- WHAT YOU ARE ASKED TO DO -
Can all of these lines be returned exactly?

○ ○ ○ ○ ○

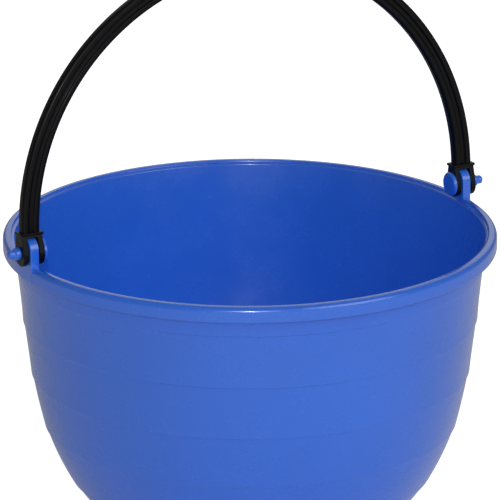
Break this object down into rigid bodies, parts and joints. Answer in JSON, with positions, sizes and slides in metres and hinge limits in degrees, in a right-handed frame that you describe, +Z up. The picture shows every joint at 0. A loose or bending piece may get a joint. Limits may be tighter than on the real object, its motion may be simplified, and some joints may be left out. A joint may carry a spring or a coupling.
{
  "type": "feed bucket",
  "caption": "Round moulded stable bucket with a rolled rim, a foot ring and a swinging handle forked over two lugs and held by snap pins.",
  "frame": {"origin": "middle of the foot ring's face on the ground", "axes": "+Z up, X along the handle's pivot line, +Y towards the side that the stored handle leans to"},
  "size_m": [0.41, 0.3798, 0.4545],
  "materials": {
    "bucket_plastic": "moulded polypropylene, semi-gloss",
    "handle_plastic": "moulded nylon or polypropylene, satin black",
    "pin_plastic": "moulded polypropylene, semi-gloss"
  },
  "bodies": {
    "bucket": {"bucket": "bucket_plastic"},
    "handle": {"bail_handle": "handle_plastic", "left_snap_pin": "pin_plastic", "right_snap_pin": "pin_plastic"}
  },
  "joints": [
    {"name": "handle_swing", "type": "hinge", "parent": "bucket", "child": "handle", "pos_m": [0, 0, 0.2456], "axis": [1, 0, 0], "range_deg": [-90, 94.8]}
  ]
}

○ ○ ○ ○ ○

- TASK RESPONSE -
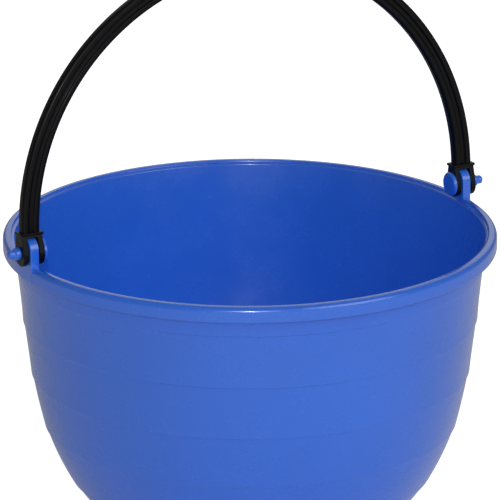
Break this object down into rigid bodies, parts and joints. Answer in JSON, with positions, sizes and slides in metres and hinge limits in degrees, in a right-handed frame that you describe, +Z up. The picture shows every joint at 0. A loose or bending piece may get a joint. Limits may be tighter than on the real object, its motion may be simplified, and some joints may be left out. A joint may carry a spring or a coupling.
{
  "type": "feed bucket",
  "caption": "Round moulded stable bucket with a rolled rim, a foot ring and a swinging handle forked over two lugs and held by snap pins.",
  "frame": {"origin": "middle of the foot ring's face on the ground", "axes": "+Z up, X along the handle's pivot line, +Y towards the side that the stored handle leans to"},
  "size_m": [0.41, 0.3798, 0.4545],
  "materials": {
    "bucket_plastic": "moulded polypropylene, semi-gloss",
    "handle_plastic": "moulded nylon or polypropylene, satin black",
    "pin_plastic": "moulded polypropylene, semi-gloss"
  },
  "bodies": {
    "bucket": {"bucket": "bucket_plastic"},
    "handle": {"bail_handle": "handle_plastic", "left_snap_pin": "pin_plastic", "right_snap_pin": "pin_plastic"}
  },
  "joints": [
    {"name": "handle_swing", "type": "hinge", "parent": "bucket", "child": "handle", "pos_m": [0, 0, 0.2456], "axis": [1, 0, 0], "range_deg": [-90, 94.8]}
  ]
}